##### Data segment

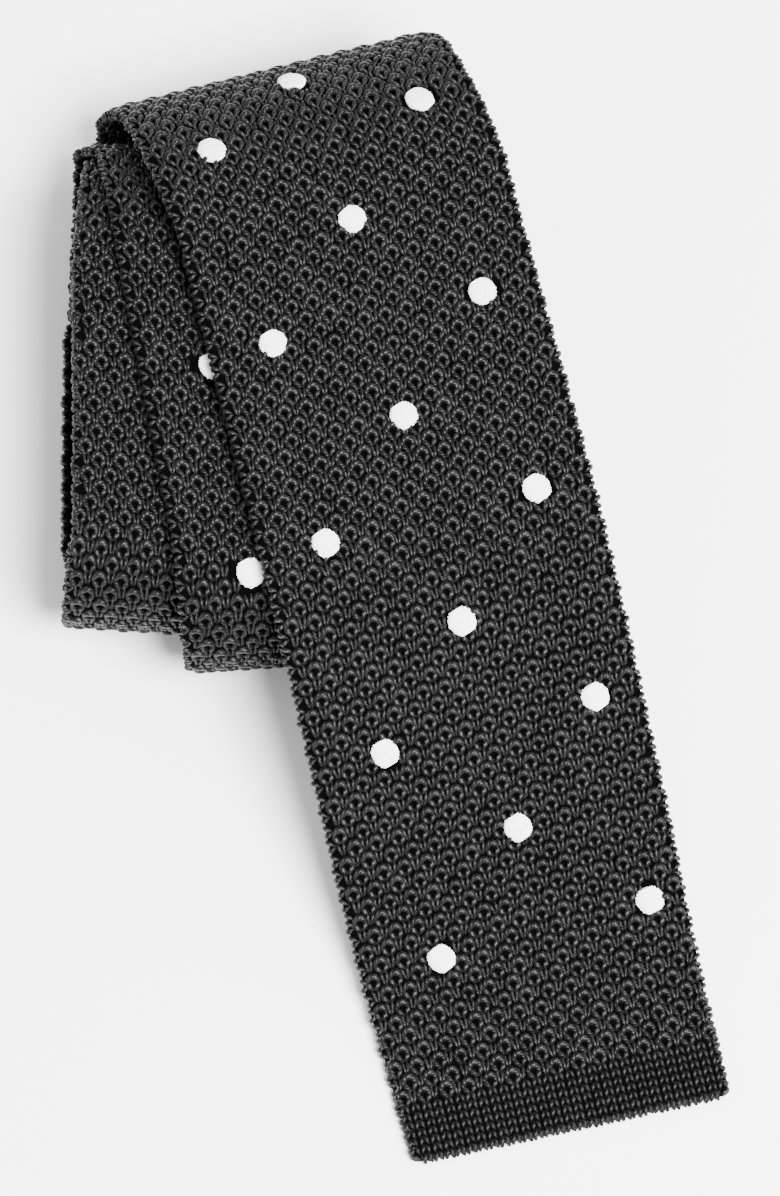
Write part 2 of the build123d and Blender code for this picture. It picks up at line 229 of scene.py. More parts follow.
def lay_top_fold(start, turn, drift):
    tilt = 360.0 * turn
    bottom = layer_height(turn)
    if turn >= TURNS_WITH_SHOULDER:
        return add_arc(start, start[4] + 180.0, (start[2] - bottom) / 2.0, drift)
    low = OUTER_LOW if turn == 0 else (7.0 - turn) * PITCH
    wide = SHOULDER - turn * PITCH
    top = start[2] + wide * (1.0 - cosine(start[4]))
    tight = (top - bottom - low - wide * (1.0 - cosine(SHOULDER_TO))) / cosine(SHOULDER_TO)
    place = add_arc(start, tilt + SHOULDER_TO, wide, drift * 0.42)
    marks[f"shoulder_{turn}"] = path_length()
    place = add_arc(place, tilt + 90.0, tight, drift * 0.45)
    return add_arc(place, tilt + 180.0, low, drift * 0.13)


def lay_roll():
    place = lay_free_blade()
    marks["crest"] = path_length()
    for turn in range(LAYERS // 2):
        tilt = 360.0 * turn
        if turn == 1:
            x, y, theta = THIRD_FOLD
            place = add_straight(place, (x, y, layer_height(LAYERS - 1 - turn), theta, tilt))
        if turn > 1:
            place = add_straight(place, (INNER_X, INNER_TOP_Y, layer_height(LAYERS - 1 - turn), 0.0, tilt))
        drift = (FIRST_DRIFT, THIRD_DRIFT)[turn] if turn < 2 else 0.0
        place = lay_top_fold(place, turn, drift)
        marks[f"under_{turn}"] = path_length()
        if turn == 0:
            x, y, theta = SECOND_FOLD
        elif turn == 1:
            x, y, theta = FOURTH_FOLD
        else:
            x, theta = INNER_X, FOURTH_FOLD[2]
            y = FOURTH_FOLD[1] + (INNER_X - FOURTH_FOLD[0]) * math.tan(math.radians(theta))
        place = add_straight(place, (x, y, layer_height(turn), theta, tilt + 180.0))
        marks[f"bottom_{turn}"] = path_length()
        radius = (layer_height(LAYERS - 2 - turn) - layer_height(turn)) / 2.0
        place = add_arc(place, tilt + 360.0, radius, SECOND_DRIFT if turn == 0 else 0.0)
        marks[f"upper_{turn}"] = path_length()
    left = TIE_LENGTH - path_length()
    add_straight(place, (place[0], place[1] + left, place[2], place[3], place[4]))


lay_roll()


def sample_path(step=0.5):
    """The middle line as a table: s, x, y, z, theta, phi, closely spaced and joined by straight lines."""
    rows = []
    done = 0.0
    for length, start, end, radius, drift in path:
        count = max(2, int(math.ceil(length / step)) + 1)
        for t in np.linspace(0.0, 1.0, count)[:-1]:
            theta = start[3] + (end[3] - start[3]) * t
            phi = start[4] + (end[4] - start[4]) * t
            if radius is None:
                x, y, z = (start[i] + (end[i] - start[i]) * t for i in range(3))
            else:
                forward = radius * (sine(phi) - sine(start[4]))
                x = start[0] - forward * sine(theta) + drift * t * cosine(theta)
                y = start[1] + forward * cosine(theta) + drift * t * sine(theta)
                z = start[2] + radius * (cosine(phi) - cosine(start[4]))
            rows.append((done + length * t, x, y, z, theta, phi))
        done += length
    rows.append((done,) + tuple(path[-1][2]))
    return np.array(rows)


table = sample_path()


def lay(s, u, h):
    """Points of the strip, in metres in the frame's axes."""
    s, u, h = (np.asarray(value, float) for value in (s, u, h))
    inside = np.clip(s, 0.0, TIE_LENGTH)
    x, y, z, theta, phi = (np.interp(inside, table[:, 0], table[:, i]) for i in range(1, 6))
    theta, phi = np.radians(theta), np.radians(phi)
    across = np.stack([np.cos(theta), np.sin(theta), np.zeros_like(theta)], -1)
    ahead = np.stack([-np.sin(theta), np.cos(theta), np.zeros_like(theta)], -1)
    up = np.zeros_like(across)
    up[..., 2] = 1.0
    face = np.cos(phi)[..., None] * up + np.sin(phi)[..., None] * ahead
    along = np.cos(phi)[..., None] * ahead - np.sin(phi)[..., None] * up
    point = np.stack([x, y, z], -1) + across * u[..., None] + face * h[..., None]
    point = point + along * (s - inside)[..., None]
    return (point + np.array(TO_FRAME)) / 1000.0


# ======================= mesh helpers =======================
def make_piece(name, verts, faces, material, yarn=None):
    """A mesh piece from arrays; yarn is a pair of values per vertex: turn round the yarn, length along it."""
    mesh = bpy.data.meshes.new(name)
    faces = np.asarray(faces, np.int32)
    mesh.vertices.add(len(verts))
    mesh.vertices.foreach_set("co", np.asarray(verts, np.float32).ravel())
    mesh.loops.add(faces.size)
    mesh.loops.foreach_set("vertex_index", faces.ravel())
    mesh.polygons.add(len(faces))
    mesh.polygons.foreach_set("loop_start", np.arange(len(faces), dtype=np.int32) * faces.shape[1])
    mesh.polygons.foreach_set("loop_total", np.full(len(faces), faces.shape[1], np.int32))
    mesh.update(calc_edges=True)
    mesh.polygons.foreach_set("use_smooth", np.ones(len(faces), bool))
    if yarn is not None:
        attribute = mesh.attributes.new("yarn", "FLOAT_VECTOR", "POINT")
        attribute.data.foreach_set("vector", np.asarray(yarn, np.float32).ravel())
    mesh.materials.append(material)
    piece = bpy.data.objects.new(name, mesh)
    bpy.context.scene.collection.objects.link(piece)
    return piece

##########

* Your objective *
Produce the lines from the top of the listing through the "return add_arc(place, tilt" line exactly as they appear, with no additional output.

* Final result *
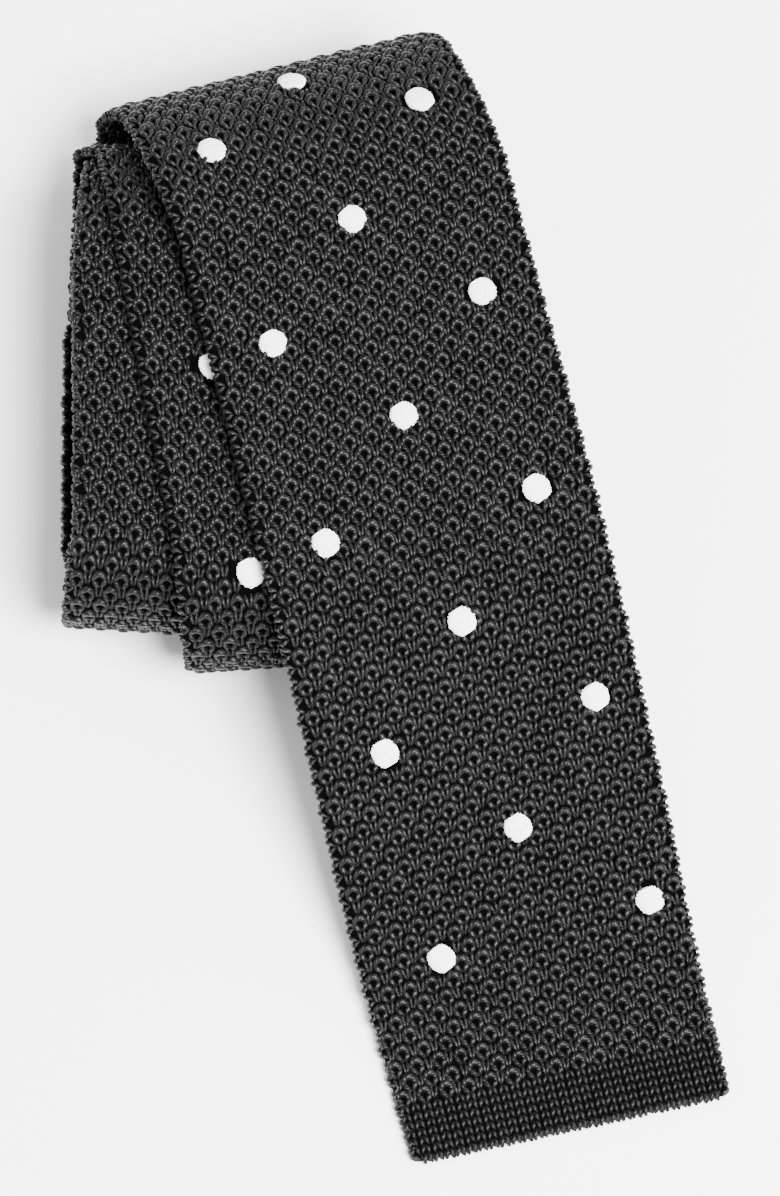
Write part 2 of the build123d and Blender code for this picture. It picks up at line 229 of scene.py. More parts follow.
def lay_top_fold(start, turn, drift):
    tilt = 360.0 * turn
    bottom = layer_height(turn)
    if turn >= TURNS_WITH_SHOULDER:
        return add_arc(start, start[4] + 180.0, (start[2] - bottom) / 2.0, drift)
    low = OUTER_LOW if turn == 0 else (7.0 - turn) * PITCH
    wide = SHOULDER - turn * PITCH
    top = start[2] + wide * (1.0 - cosine(start[4]))
    tight = (top - bottom - low - wide * (1.0 - cosine(SHOULDER_TO))) / cosine(SHOULDER_TO)
    place = add_arc(start, tilt + SHOULDER_TO, wide, drift * 0.42)
    marks[f"shoulder_{turn}"] = path_length()
    place = add_arc(place, tilt + 90.0, tight, drift * 0.45)
    return add_arc(place, tilt + 180.0, low, drift * 0.13)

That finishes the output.